EXERCISE PROMPT: Within the records below, reproduce without change the lines from the line that has "Continue the Blender" through the line that has "to the other.", and only those.

(Entries with model source code)

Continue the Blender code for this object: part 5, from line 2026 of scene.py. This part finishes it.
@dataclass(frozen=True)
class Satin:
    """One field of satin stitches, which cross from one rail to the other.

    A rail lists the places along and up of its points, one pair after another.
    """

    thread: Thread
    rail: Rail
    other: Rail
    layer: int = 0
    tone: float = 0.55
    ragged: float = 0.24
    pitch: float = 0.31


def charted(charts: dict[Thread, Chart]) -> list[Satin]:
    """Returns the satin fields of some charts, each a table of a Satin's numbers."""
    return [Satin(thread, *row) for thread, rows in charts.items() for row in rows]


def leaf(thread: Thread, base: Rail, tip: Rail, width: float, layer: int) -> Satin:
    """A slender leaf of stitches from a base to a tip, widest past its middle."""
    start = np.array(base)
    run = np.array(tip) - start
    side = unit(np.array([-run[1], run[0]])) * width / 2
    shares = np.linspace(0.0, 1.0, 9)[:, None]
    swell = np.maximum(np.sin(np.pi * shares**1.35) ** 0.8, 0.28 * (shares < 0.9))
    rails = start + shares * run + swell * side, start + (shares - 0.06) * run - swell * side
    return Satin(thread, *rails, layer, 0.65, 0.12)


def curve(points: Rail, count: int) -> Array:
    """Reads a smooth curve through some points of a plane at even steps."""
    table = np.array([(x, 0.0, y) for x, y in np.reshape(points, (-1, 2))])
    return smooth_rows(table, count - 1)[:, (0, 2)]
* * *
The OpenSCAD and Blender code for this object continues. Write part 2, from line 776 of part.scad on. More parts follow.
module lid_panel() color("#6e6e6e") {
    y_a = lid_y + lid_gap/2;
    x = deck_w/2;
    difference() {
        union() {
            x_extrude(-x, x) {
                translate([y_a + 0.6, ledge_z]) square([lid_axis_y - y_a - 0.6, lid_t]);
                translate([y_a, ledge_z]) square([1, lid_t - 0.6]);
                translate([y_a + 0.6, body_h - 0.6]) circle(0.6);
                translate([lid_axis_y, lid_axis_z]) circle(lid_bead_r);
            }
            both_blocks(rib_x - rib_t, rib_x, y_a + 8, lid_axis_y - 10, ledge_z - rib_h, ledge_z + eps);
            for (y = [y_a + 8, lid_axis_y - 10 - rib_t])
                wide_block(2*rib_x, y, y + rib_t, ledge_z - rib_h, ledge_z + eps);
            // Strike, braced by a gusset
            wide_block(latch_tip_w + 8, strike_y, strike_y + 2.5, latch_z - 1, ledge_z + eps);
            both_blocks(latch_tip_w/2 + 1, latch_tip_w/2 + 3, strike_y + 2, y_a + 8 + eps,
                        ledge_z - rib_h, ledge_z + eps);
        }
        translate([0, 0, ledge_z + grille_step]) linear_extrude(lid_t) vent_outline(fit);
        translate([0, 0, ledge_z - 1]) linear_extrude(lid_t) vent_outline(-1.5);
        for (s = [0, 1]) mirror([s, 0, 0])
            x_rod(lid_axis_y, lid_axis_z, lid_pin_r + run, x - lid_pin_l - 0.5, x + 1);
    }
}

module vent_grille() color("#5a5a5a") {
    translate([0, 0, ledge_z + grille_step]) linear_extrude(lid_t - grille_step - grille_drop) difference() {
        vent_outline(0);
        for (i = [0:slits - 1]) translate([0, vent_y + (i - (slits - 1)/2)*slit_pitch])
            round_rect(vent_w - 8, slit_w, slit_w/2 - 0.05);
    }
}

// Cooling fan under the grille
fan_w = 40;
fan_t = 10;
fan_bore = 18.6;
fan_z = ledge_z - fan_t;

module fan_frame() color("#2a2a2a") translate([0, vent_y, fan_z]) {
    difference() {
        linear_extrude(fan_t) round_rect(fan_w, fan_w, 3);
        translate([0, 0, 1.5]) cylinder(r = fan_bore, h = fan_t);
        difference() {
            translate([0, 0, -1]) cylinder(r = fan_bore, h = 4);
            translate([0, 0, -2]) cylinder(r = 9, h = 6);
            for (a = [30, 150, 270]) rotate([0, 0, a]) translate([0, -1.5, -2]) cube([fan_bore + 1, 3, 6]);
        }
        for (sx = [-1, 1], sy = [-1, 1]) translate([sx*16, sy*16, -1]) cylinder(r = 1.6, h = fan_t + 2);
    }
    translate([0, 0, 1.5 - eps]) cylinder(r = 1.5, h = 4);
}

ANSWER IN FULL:
Continue the Blender code for this object: part 5, from line 2026 of scene.py. This part finishes it.
@dataclass(frozen=True)
class Satin:
    """One field of satin stitches, which cross from one rail to the other.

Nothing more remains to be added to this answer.